Rieseberg leads to the adventure with his love for the basic tool of sailors--------" A nautical chart is a wonderfully satisfying thing to a man. The paper is full-bodied to the fingers. The size allows ample room for work, the symbols have a cryptic heraldry that appeals to the masculine flair-for pageantry and mysticism. The buoys and beacons plotted along its shore lines are reassuring landmarks from which to make a departure. And across the expanse of the chart is the clear white paper on which to lay down that completely individual line: the course to be steered. , . . North lay over my shoulder, South was ahead.

 So begins a rousing adventure yarn, with the added spice of it-really-happened.

 On board the Cholita, Harry Rieseberg sailed the Caribbean, looking for Spanish gold, seeking the exact locations of the lost treasure ships. Working from old maps' he made careful calculations on his new charts. Sometimes the ships were easily reached; sometimes there were natural barriers but not until he had descended to the ocean’s floor' could he tell what dangers, what obstacles, would stand in his way. He tells of the treasures he lost and the treasures he won and of two strange adventures on land in the steaming jungle with a gold-mad killer, the other on a lonely, ghost-ridden beach on a moonlit night.

And always there was the lure of adventure and treasure, until the last furious storm when the Cholita foundered on a reef and was lost forever.

Excerpts from the book lure of buried treasure pg 53----

I curled up on my bedroll within the canvas flaps of my tent, my perspiration-soaked garments clammy in the heavy air. Then I sat up and mopped my brow. I could hear vague sounds of the trees as they muttered among themselves. And I thought of the soucoayan a combination of vampire, medieval succubus, and skin-changer. Loathsome enough are the big vampire bats of Trinidad caves, but the soucoayan is far more repulsive and deadly, for a pact with the devil has given this lost soul the power to strip off its skin and exercise all sorts of powers and appearances.

The creature sheds its skin at midnight, hides the human exterior under a stone, and penetrates the home of its victim, fastens itself to the unfortunate's body, and greedily sucks his heart's blood.

There are only three protections: a scattering of rice about the floor, a chalk mark about the bed, or, best of the three, the hidden skin, if found, should be sprinkled plentifully with salt which causes great pain to the soucoayan when it resumes its human form.

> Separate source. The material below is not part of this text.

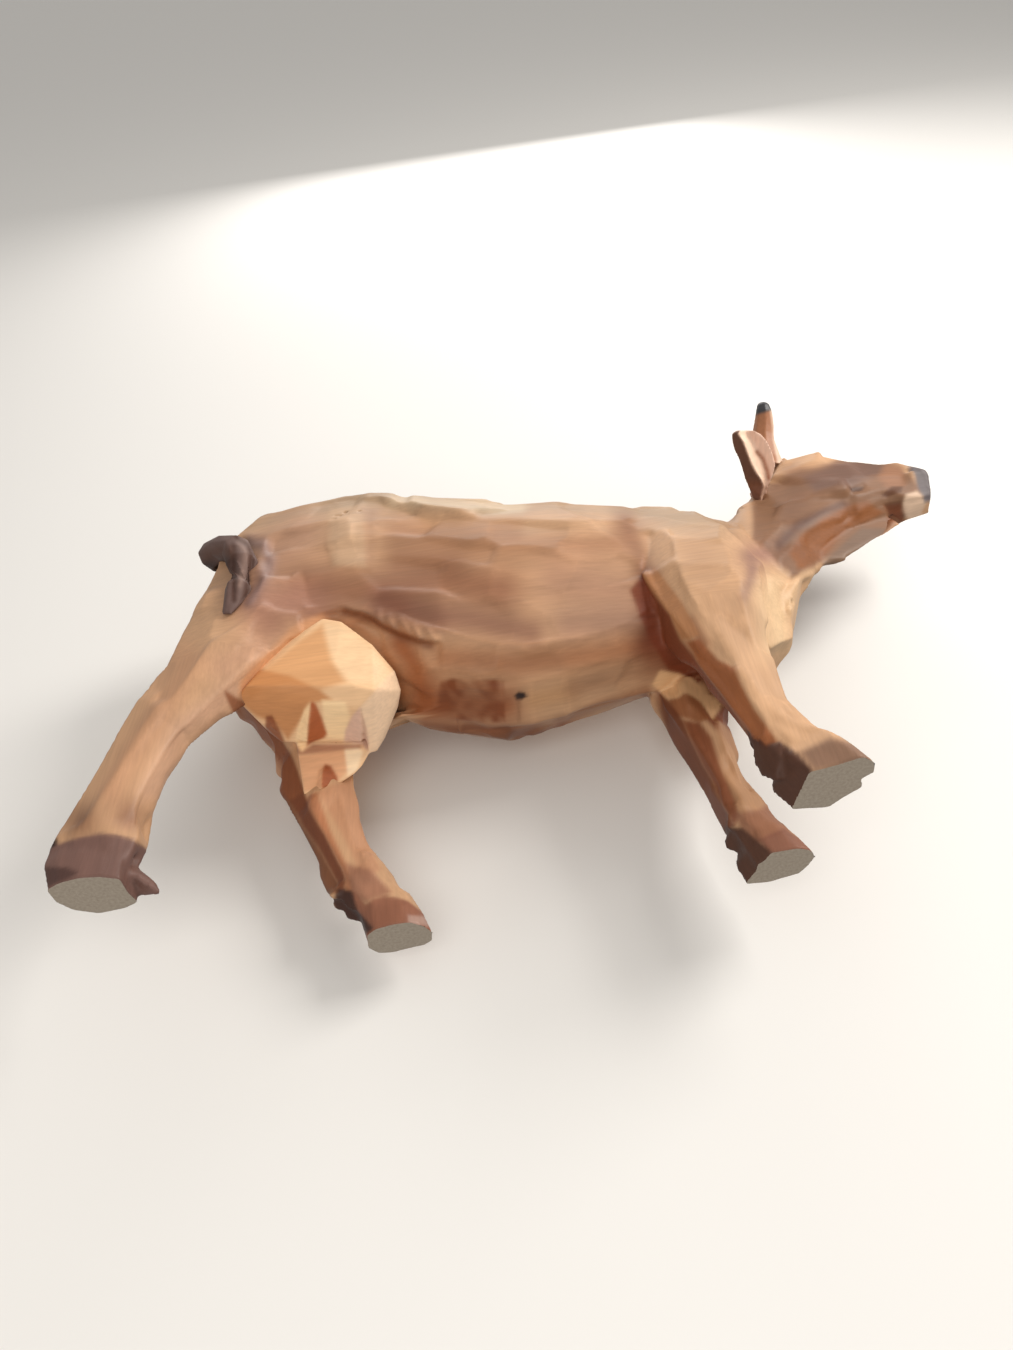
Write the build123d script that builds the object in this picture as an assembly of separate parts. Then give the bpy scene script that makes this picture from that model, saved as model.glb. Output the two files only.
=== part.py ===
from build123d import *
import os

# A carved wooden cow, standing. +X is forward, +Y is the cow's left, +Z is up, soles on Z = 0.

# Driving sizes of the whole animal, in millimetres
body_length = 150.0        # from the pin bones to the point of the brisket
back_height = 120.0        # from the soles to the line of the back
hip_width = 48.0           # across the hip bones

# Heights and place of the glued joints between the blocks
foreleg_joint_height = 54.0
hind_joint_height = 60.0
neck_joint_setback = 1.0   # from the point of the brisket back to the joint of the neck

# Horns, ears and tail, each with a round tenon in a drilled socket
tenon_radius = 1.3
tenon_length = 4.0
tenon_clearance = 0.15
horn_length = 20.0
horn_base_radius = 3.1
horn_tip_radius = 1.9
ear_length = 17.0
ear_width = 12.5
ear_thickness = 3.6
tail_root_radius = 3.9

# Udder, hooves and the carver's holding hole
udder_depth = 15.0
teat_length = 9.5
teat_radius = 3.6
dewclaw_radius = 2.4
dewclaw_length = 3.4
cleft_length = 4.5
cleft_width = 1.7
cleft_height = 9.0
mouth_length = 9.0
mouth_width = 0.8
hip_bone_width = 12.0
hip_bone_height = 20.0
eye_radius = 3.0
eye_rise = 0.8
holding_hole_radius = 1.0
holding_hole_depth = 8.0

half_hip = hip_width / 2
neck_joint_reach = body_length - neck_joint_setback
overrun = body_length

# Half outlines of the knife sections: shares of the half width, and of the half reach
# from the middle of the section to its first point, listed from the first point down
rump_outline_shares = [(0, 1), (0.48, 0.98), (0.83, 0.88), (0.98, 0.62), (0.93, 0), (0.78, -0.80), (0.45, -1)]
flank_outline_shares = [(0, 1), (0.46, 0.98), (0.82, 0.87), (0.98, 0.60), (0.96, 0), (0.88, -0.7), (0.48, -1)]
barrel_outline_shares = [(0, 1), (0.36, 0.96), (0.68, 0.82), (0.92, 0.52), (1, 0), (0.67, -0.87), (0.34, -1)]
chest_outline_shares = [(0, 1), (0.26, 0.95), (0.54, 0.81), (0.82, 0.52), (1, 0), (0.76, -0.84), (0.40, -1)]
neck_outline_shares = [(0.26, 1), (0.74, 0.60), (1, 0), (0.80, -0.60), (0.34, -1)]
head_outline_shares = [(0.42, 1), (0.88, 0.64), (1, 0.05), (0.78, -0.62), (0.36, -1)]
limb_outline_shares = [(0.50, 1), (1, 0.45), (1, -0.45), (0.50, -1)]
udder_outline_shares = [(0.42, 1), (0.95, 0.52), (1, -0.40), (0.55, -1)]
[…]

Carefully I took my gun from my holster and laid it across my----

Excerpts from the book gold that challenged freedom pg 97-

I pointed to the sling. "Lani, there's a content value close to thirty thousand dollars. Don't you think that's pretty good pay for five days' work? "

"Si, sir" he laughed. "Good pay."

Still, $30,000 dollars was peanuts alongside the millions known to have been in the San Pedro de Alcantara. We had found some ship, but I questioned that it was the Spanish frigate, for I had expected to locate a sizable hulk, not fragments of one. True, the flagship had blown up but even a great explosion should have left the bow and stern castle intact and an oak-ribbed hull would have broken amidships before the ends were sundered.

 My final judgment was that the remains I found were not from the San Pedro de Alcantara, but from some other ill-fated craft whose history quietly gathers dust in a forgotten archive.